The SEC order describes various other failures, too. Among them:
- In 2015, the moving company collected 32,000 backup tapes from Morgan Stanley and provided them to that first IT firm for shredding — which did happen, but not according to Morgan Stanley policies. Because the tapes were so sensitive, they should have been shredded quickly; they weren’t.
- In 2016, Morgan Stanley tapped the moving company to decommission the bank’s data center in New York City. Alas, however, Morgan Stanley “does not have records sufficient to identify the number or types of devices or what data they may have contained.” So nobody is sure what happened to those devices and any PII that may have been on them.
- In 2019, the bank decommissioned 50 items known as Wide Area Application Services (WAAS) devices. In 2020, the bank discovered that (1) four of the 50 WAAS devices had gone missing; and (2) employees had mis-configured the security settings, so that older data might have been left unencrypted.
- In 2021, Morgan Stanley did a wider review and found that actually 42 WAAS devices were missing, not just the four that went MIA in 2020.
In 2020, Morgan Stanley notified roughly 15 million customers that “certain devices believed to have been wiped of all information still contained some unencrypted data,” including PII. And here we are.
Policies, Procedures, and Lessons
The SEC flagged several problems that other firms might want to heed as you review your own data destruction policies.
First, appreciate the risks here. Yes, Morgan Stanley Smith Barney did have written policies and procedures for data destruction, but they weren’t strict enough. “All decommissioning projects should have been cataloged as high risk,” the SEC order flatly stated. “MSSB’s policies and procedures, however, did not require that all such projects be treated as high risk.”
Second, design your policies and procedures to fit that high risk. Specifically, the SEC said, Morgan Stanley’s policies and procedures “failed to ensure that a qualified vendor was used for data decommissioning.” The bank knew that the moving company was just a moving company. Given the high risks surrounding customer PII, Morgan Stanley should then have paid much more attention to whether the moving company might sub-contract the data destruction part of the contract, and exercised better control over who those sub-contractors might be and what they would do.
Third, be on-point with your procedures to assess vendor risk. Morgan Stanley originally approved the moving company as a vendor in 2015, but that approval noted “security program is not independently assessed” which could bring compliance and cybersecurity risks.
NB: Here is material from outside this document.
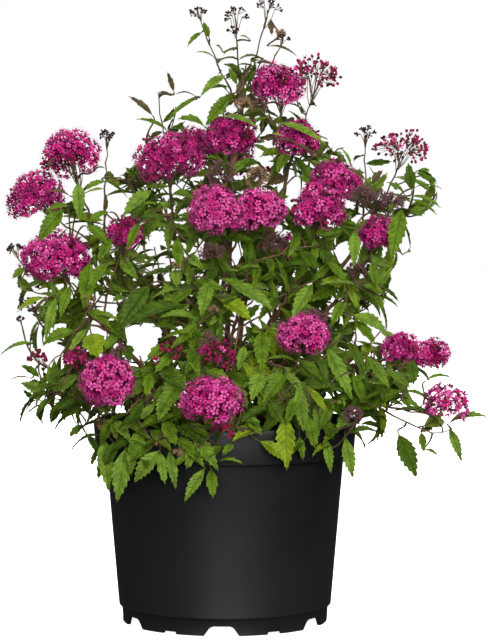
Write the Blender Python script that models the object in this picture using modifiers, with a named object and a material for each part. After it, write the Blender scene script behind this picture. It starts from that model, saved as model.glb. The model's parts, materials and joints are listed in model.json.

Still, the bank classified the moving company’s residual risk as “moderate.” Vendor approval documentation from 2016 expressly stated that there were no material sub-vendors in scope for the assessment, but omitted the fact that moving company’s security plan hadn’t been independently assessed.
Well, if Morgan Stanley had classified data destruction projects as high risk (which it didn’t, but as noted in our first point above, it should have), then ideally that should have triggered a closer review of the moderate-risk moving company working on the contract even though nobody had done a security assessment.
We could go on from there (the SEC order certainly does), but the point is clear. Data destruction is an important part of privacy compliance, and it will typically involve third parties — so your company needs to bring sufficient third-party risk oversight to bear on this decidedly unsexy, but important, part of privacy compliance and risk management.